On Thursday, Gibraltar’s government announced it was releasing the supertanker seized by British Marines in the Strait of Gibraltar despite pressure from the US for the vessel’s continued detainment.
The warrant unveiled on Friday read, “A seizure warrant and forfeiture complaint were unsealed today in the US District Court for the District of Columbia alleging that Oil Tanker “Grace 1,” all petroleum aboard it and $995,000.00 are subject to forfeiture based on violations of the International Emergency Economic Powers Act (IEEPA), bank fraud statute, and money laundering statute, as well as separately the terrorism forfeiture statute.”
The DOJ also alleged that there had been “a scheme to unlawfully access the US financial system to support illicit shipments to Syria from Iran.”

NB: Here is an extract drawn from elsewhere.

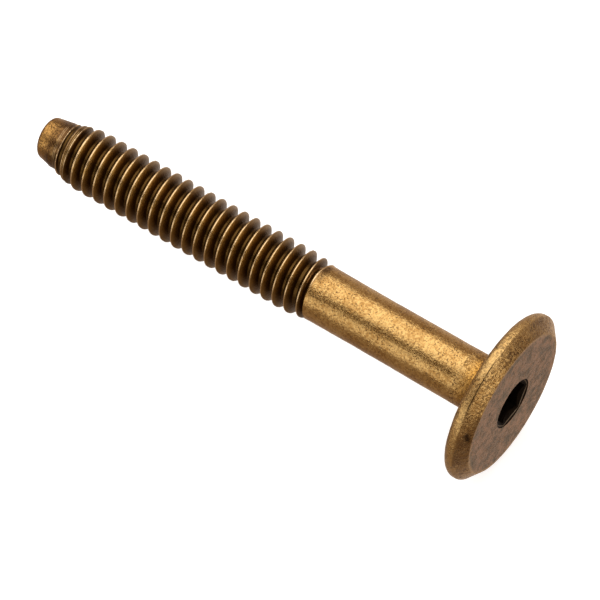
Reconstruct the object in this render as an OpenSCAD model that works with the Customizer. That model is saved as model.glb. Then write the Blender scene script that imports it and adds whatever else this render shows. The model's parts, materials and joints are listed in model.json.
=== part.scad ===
// Furniture connector bolt with a wide, flat, bevelled head and a hex socket.
// Millimetres. The bolt lies along X, with its head towards +X and its point towards -X.
// The origin is on the bolt's axis, in the plane of the bearing face under the head.
// The real bolt is one forging: its four formed sections are drawn as four solids that
// meet face to face on flat planes across the axis.

/* [Head] */
// Diameter of the head
head_d = 16.9; // [15.5:0.1:20]
// Thickness of the head, from bearing face to outer face
head_t = 2.15; // [2:0.05:3]
// Diameter of the flat outer face, inside the bevel
face_d = 14.4; // [12:0.1:14.8]
// Height of the upright rim above the bearing face, where the bevel starts
rim_t = 1.15; // [1:0.05:1.5]
// Radius of the rim's edge at the bearing face
rim_edge_r = 0.8; // [0.1:0.05:0.8]
// Radius of the soft edge between the rim and the bevel
bevel_edge_r = 0.3; // [0.1:0.05:0.3]

/* [Hex socket] */
// Size of the socket across its flats
socket_af = 4; // [3:0.5:5]
// Depth of the socket's flats below the outer face
socket_depth = 3.4; // [3:0.1:3.7]
// Diameter of the round chamfer at the socket's mouth
socket_mouth_d = 5.05; // [4.7:0.05:6]
// Turn of the socket about the bolt's axis
socket_turn = 29; // [0:1:60]

/* [Shank] */
// Diameter of the plain shank
shank_d = 5.5; // [5.2:0.05:5.8]
// Length of the plain shank under the head
shank_length = 19; // [8:0.5:40]
// Radius of the fillet between the shank and the head
fillet_r = 0.35; // [0.1:0.05:0.6]
// Length of shank that is drawn with the head, as its neck, round the end of the socket
neck_length = 3; // [2.9:0.1:4]

/* [Thread] */
// Outside diameter of the 1/4 inch thread
thread_d = 6.25; // [6.1:0.01:6.35]
// Pitch of the thread, at 20 turns to the inch
thread_pitch = 1.27; // [1:0.01:1.5]
// Number of turns between the point and the plain shank
thread_turns = 23; // [10:1:40]
// Length over which the thread grows to its full height next to the point
lead_in = 4.4; // [1:0.1:6]
// Length over which the thread fades away next to the shank
run_out = 2.6; // [1:0.1:4]

/* [Point] */
// Length of the plain point beyond the thread
point_length = 1.96; // [1:0.01:4]
// Diameter of the point at its outer end
point_end_d = 4.3; // [3.5:0.05:4.6]
// Radius of the edge around the point's end
point_edge_r = 0.5; // [0.2:0.05:0.8]

/* [Hidden] */

brass = "#a67c45";
dark_brass = "#7d5b31";

// Sides of a full turn of the helix, and of every plain round surface.
helix_sides = 32;
round_sides = 96;
arc_steps = 6;

// Radii that the sections share where they meet.
head_r = head_d / 2;
face_r = face_d / 2;
shank_r = shank_d / 2;
thread_r = thread_d / 2;

// A 60 degree thread form: 17/24 of the sharp height deep, with a flat crest an eighth
// of the pitch wide and the rest of the pitch left flat at the root.
thread_depth = thread_pitch * 17 / 24 * sqrt(3) / 2;
root_r = thread_r - thread_depth;
crest_part = 1 / 8;
flank_part = thread_depth * tan(30) / thread_pitch;

// The profile's corners along one pitch, as parts of the pitch from the end of a root.
ROW_PARTS = [0, flank_part, flank_part + crest_part, 2 * flank_part + crest_part];
ROWS = len(ROW_PARTS);
// Rows of a full helical surface. The first and last turns close against the flat ends.
last_row = ROWS * (thread_turns - 1);
thread_length = thread_pitch * thread_turns;
// Turn of the thread about the bolt's axis.
thread_turn = 235;
// Length over which the root climbs to the shank's surface.
root_run_out = 0.6;

// Distance from the middle of the hexagon to its corners.
socket_corner_r = socket_af / 2 / cos(30);
socket_mouth_r = socket_mouth_d / 2;
// A 45 degree chamfer at the mouth, and a 118 degree cone at the bottom of the socket.
socket_chamfer = socket_mouth_r - socket_af / 2;
punch_tip = socket_af / 2 / tan(118 / 2);
overlap = 0.5;

// Turns what is drawn up the Z axis so that it lies along X, from a place on that axis.
module along_x(x) {
    translate([x, 0, 0])
        rotate([0, 90, 0])
            children();
}

// Points on an arc about a centre, from one angle to another.
function arc(centre, radius, from, to) = [
    for (step = [0 : arc_steps])
        let (angle = from + (to - from) * step / arc_steps)
            centre + radius * [cos(angle), sin(angle)]
];

// ---------- Head ----------

// Angle of the bevel's outward normal above the radial direction.
bevel_angle = atan2(head_r - face_r, head_t - rim_t);

// Half of the head's section: neck, fillet, bearing face, rounded rim, bevel, outer face.
module head_section() {
    soft_x = head_r - bevel_edge_r;
    soft_z = rim_t - bevel_edge_r * tan(bevel_angle / 2);
    polygon(concat(
        [[0, -neck_length], [shank_r, -neck_length]],
        arc([shank_r + fillet_r, -fillet_r], fillet_r, 180, 90),
        arc([head_r - rim_edge_r, rim_edge_r], rim_edge_r, -90, 0),
        arc([soft_x, soft_z], bevel_edge_r, 0, bevel_angle),
        [[face_r, head_t], [0, head_t]]
    ));
}

// The socket: a hexagonal hole with a conical bottom and a chamfered round mouth.
module socket() {
    socket_floor = head_t - socket_depth;
    chamfer_floor = head_t - socket_chamfer;
    translate([0, 0, socket_floor])
        rotate(socket_turn)
            cylinder(r = socket_corner_r, h = socket_depth + overlap, $fn = 6);
    translate([0, 0, socket_floor - punch_tip])
        cylinder(r1 = 0, r2 = socket_af / 2, h = punch_tip, $fn = round_sides);
    translate([0, 0, chamfer_floor])
        cylinder(r1 = socket_af / 2, r2 = socket_mouth_r, h = socket_chamfer,
                 $fn = round_sides);
    translate([0, 0, head_t])
        cylinder(r = socket_mouth_r, h = overlap, $fn = round_sides);
}

module head() {
    color(brass)
        along_x(0)
            difference() {
                rotate_extrude($fn = round_sides)
                    head_section();
                socket();
            }
}

// ---------- Plain shank ----------

module shank() {
    color(brass)
        along_x(-shank_length)
            cylinder(r = shank_r, h = shank_length - neck_length, $fn = round_sides);
}

// ---------- Thread ----------

// 0 at the start of a stretch and 1 from its end on, easing in towards the end.
function ease(distance, stretch) = 1 - pow(1 - min(1, max(0, distance / stretch)), 2);

// Radius of the thread's root at a height above the point: it climbs to the shank.
function root_radius(z) =
    shank_r - (shank_r - root_r) * ease(thread_length - z, root_run_out);

// Radius of the crest: it grows out of the point and fades into the shank.
function crest_radius(z) = min(
    root_r + (thread_r - root_r) * ease(z, lead_in),
    shank_r + (thread_r - shank_r) * ease(thread_length - z, run_out)
);

// Height of a row's point where the thread is full, on one of the sides of the turn.
function full_row_z(side, row) =
    thread_pitch * (floor(row / ROWS) + ROW_PARTS[row % ROWS] + side / helix_sides);

// Where the thread isn't full height its flanks are cut short and its crest is wider,
// so the crest's two corners stand back from their full places, down the flanks.
function step_back(side, row) =
    let (z = full_row_z(side, row))
        (thread_r - crest_radius(z)) * tan(30);
function row_z(side, row) =
    full_row_z(side, row)
    + (row % ROWS == 1 ? -step_back(side, row) : 0)
    + (row % ROWS == 2 ? step_back(side, row) : 0);
function row_r(side, row) =
    let (is_crest = row % ROWS == 1 || row % ROWS == 2)
        is_crest ? crest_radius(full_row_z(side, row)) : root_radius(row_z(side, row));

function on_circle(side, radius, z) =
    let (angle = 360 * side / helix_sides)
        [radius * cos(angle), radius * sin(angle), z];
function row_point(side, row) = on_circle(side, row_r(side, row), row_z(side, row));

// The points are stored side by side. Side 0 runs on past the last row to the flat end,
// because the surface comes round to it again one turn higher.
side_rows = last_row + 1;
first_side_rows = last_row + ROWS + 1;
function index(side, row) =
    side == helix_sides ? row + ROWS :
    side == 0 ? row : first_side_rows + (side - 1) * side_rows + row;
low_ring = first_side_rows + (helix_sides - 1) * side_rows;
high_ring = low_ring + helix_sides - 1;
function low_index(side) = side % helix_sides == 0 ? index(0, 0) : low_ring + side - 1;
function high_index(side) =
    side % helix_sides == 0 ? index(helix_sides, last_row) : high_ring + side - 1;

// A right-hand thread as one closed skin between two flat ends.
module thread_skin() {
    points = concat(
        [for (row = [0 : first_side_rows - 1]) row_point(0, row)],
        [for (side = [1 : helix_sides - 1], row = [0 : last_row]) row_point(side, row)],
        [for (side = [1 : helix_sides - 1]) on_circle(side, root_r, 0)],
        [for (side = [1 : helix_sides - 1]) on_circle(side, shank_r, thread_length)]
    );
    strips = [
        for (side = [0 : helix_sides - 1], row = [0 : last_row - 1])
            [index(side, row), index(side, row + 1),
             index(side + 1, row + 1), index(side + 1, row)]
    ];
    low_strip = [
        for (side = [0 : helix_sides - 2])
            side == 0
                ? [index(0, 0), index(1, 0), low_index(1)]
                : [low_index(side), index(side, 0), index(side + 1, 0), low_index(side + 1)]
    ];
    high_strip = [
        for (side = [1 : helix_sides - 1])
            side == helix_sides - 1
                ? [index(side, last_row), high_index(side), high_index(side + 1)]
                : [index(side, last_row), high_index(side),
                   high_index(side + 1), index(side + 1, last_row)]
    ];
    low_step = [concat(
        [low_index(helix_sides - 1), index(helix_sides - 1, 0)],
        [for (row = [ROWS : -1 : 0]) index(0, row)]
    )];
    high_step = [concat(
        [high_index(1), index(1, last_row)],
        [for (row = [0 : ROWS]) index(0, last_row + row)]
    )];
    low_end = [[for (side = [0 : helix_sides - 1]) low_index(side)]];
    high_end = [[for (side = [helix_sides - 1 : -1 : 0]) high_index(side)]];
    polyhedron(points, concat(strips, low_strip, high_strip,
                              low_step, high_step, low_end, high_end));
}

module threaded_section() {
    color(dark_brass)
        along_x(-shank_length - thread_length)
            rotate(thread_turn)
                thread_skin();
}

// ---------- Point ----------

// Half of the point's section, widening from its rounded end to the root of the thread.
module point_section() {
    end_r = point_end_d / 2;
    polygon(concat(
        [[0, -point_length]],
        arc([end_r - point_edge_r, point_edge_r - point_length], point_edge_r, -90, 0),
        [[root_r, 0], [0, 0]]
    ));
}

module point() {
    color(brass)
        along_x(-shank_length - thread_length)
            rotate_extrude($fn = round_sides)
                point_section();
}

head();
shank();
threaded_section();
point();
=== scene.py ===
"""Antique brass furniture connector bolt: materials, fine mesh, lights and camera.

Everything is in metres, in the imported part's frame: the bolt lies along X with its head
towards +X, the origin is in the plane of the bearing face under the head, and Z is up.
Angles round the bolt's axis are measured from +Y towards +Z.
"""

import json
import math

import bpy
import numpy as np
from mathutils import Matrix, Vector


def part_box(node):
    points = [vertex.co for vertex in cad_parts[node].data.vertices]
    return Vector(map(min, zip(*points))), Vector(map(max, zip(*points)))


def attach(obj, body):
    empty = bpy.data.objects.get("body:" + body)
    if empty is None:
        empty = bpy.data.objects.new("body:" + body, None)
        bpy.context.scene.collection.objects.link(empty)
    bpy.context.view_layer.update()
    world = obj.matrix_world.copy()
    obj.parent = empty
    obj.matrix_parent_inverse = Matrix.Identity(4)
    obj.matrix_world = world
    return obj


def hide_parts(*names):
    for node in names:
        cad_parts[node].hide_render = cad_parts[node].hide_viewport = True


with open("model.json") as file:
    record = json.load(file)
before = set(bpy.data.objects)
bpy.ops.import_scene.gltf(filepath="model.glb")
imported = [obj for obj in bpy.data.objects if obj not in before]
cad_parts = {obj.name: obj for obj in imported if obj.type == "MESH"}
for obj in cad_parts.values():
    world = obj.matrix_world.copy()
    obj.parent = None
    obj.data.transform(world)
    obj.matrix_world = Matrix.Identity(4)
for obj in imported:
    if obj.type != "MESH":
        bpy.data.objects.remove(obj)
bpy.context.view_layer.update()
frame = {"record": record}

MM = 0.001

# ---------------------------------------------------------------- sizes, in millimetres

mounts = {mount["name"]: mount for mount in frame["record"]["mounts"]}


def span_x(node):
    """Lowest and highest X of a CAD node, in millimetres."""
    low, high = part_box(node)
    return low[0] / MM, high[0] / MM


neck_end, head_top = span_x("head")
thread_end, shank_end = span_x("threaded_section")
point_end = span_x("point")[0]
head_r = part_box("head")[1][2] / MM
shank_r = mounts["shank_in_panel_hole"]["dims"]["r_mm"]
thread_r = mounts["external_thread"]["dims"]["r_mm"]
socket_depth = mounts["hex_socket"]["dims"]["length_mm"]

# Head and socket.
face_r = 7.2
rim_t = 1.15
rim_edge_r = 0.8
bevel_edge_r = 0.3
face_edge_r = 0.12
face_edge_inset = 0.03
fillet_r = 0.35
neck_reach = 4.0
socket_af = 4.0
socket_mouth_r = 5.05 / 2
socket_mouth_edge_r = 0.06
socket_turn = 29.0
socket_floor = head_top - socket_depth
socket_cone = socket_af / 2 / math.tan(math.radians(118 / 2))

# Shank: it is drawn in a little between its middle and the thread.
waist_end = -7.0
waist_depth = 0.035

# Thread. Its crests grow over the lead-in and fade over the run-out.
pitch = 1.27
thread_depth = pitch * 17 / 24 * math.sqrt(3) / 2
root_r = thread_r - thread_depth
crest_part = 1 / 9
lead_in_start = 0.3
lead_in = 3.4
run_out = 2.8
thread_turn = 235.0
thread_taper = 0.065
thread_length = shank_end - thread_end
turns = round(thread_length / pitch)

# Point. Its end is sheared out of square by up to twice the skew.
point_end_r = 2.09
point_edge_r = 0.5
point_skew = 0.17

# The innermost ring of a flat end, round the point in its middle.
inner_r = 0.6
tip_inner_r = 0.4
# Nothing nearer to the axis than this is drawn in or made uneven.
core_r = 1.0

# Angle round the axis that faces the camera, where the marks on the metal are placed.
NEAR = 118.9

# ---------------------------------------------------------------- camera


def look_from(azimuth, elevation):
    """Unit vector from the object towards a camera at this azimuth and elevation."""
    a, e = math.radians(azimuth), math.radians(elevation)
    return Vector((math.sin(a) * math.cos(e), -math.cos(a) * math.cos(e), math.sin(e)))


def make_camera():
    """A long lens from above and to the right, 0.42 m from the middle of the bolt."""
    target = Vector((-18.25, -4.27, 4.66)) * MM
    distance = 0.41896
    back = look_from(34.77, 56.1)
    data = bpy.data.cameras.new("camera")
    data.sensor_width = 36
    data.lens = 278.3
    data.clip_start = 0.01
    data.clip_end = 20
    camera = bpy.data.objects.new("camera", data)
    camera.location = target + back * distance
    camera.rotation_mode = "QUATERNION"
    camera.rotation_quaternion = (-back).to_track_quat("-Z", "Y")
    bpy.context.collection.objects.link(camera)
    bpy.context.scene.camera = camera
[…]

Britain’s naval forces unlawfully seized the Grace 1 and its cargo of 2.1 million barrels of oil in the Strait of Gibraltar on July 4 under the pretext that the supertanker had been suspected of carrying crude to Syria in violation of the European Union’s unilateral sanctions against the Arab country.
Tehran, however, rejected London’s claim that the tanker was heading to Syria, slamming the seizure as “maritime piracy.”
Following the incident, Spain’s Foreign Ministry reported that the UK had seized the vessel at the request of the US, which has been trying to trouble Iran’s international oil vessels as part of its campaign of economic pressure against the Islamic Republic.
The Gibraltar government had also said the US applied to seize the oil tanker after a report by British media that the vessel’s release was imminent.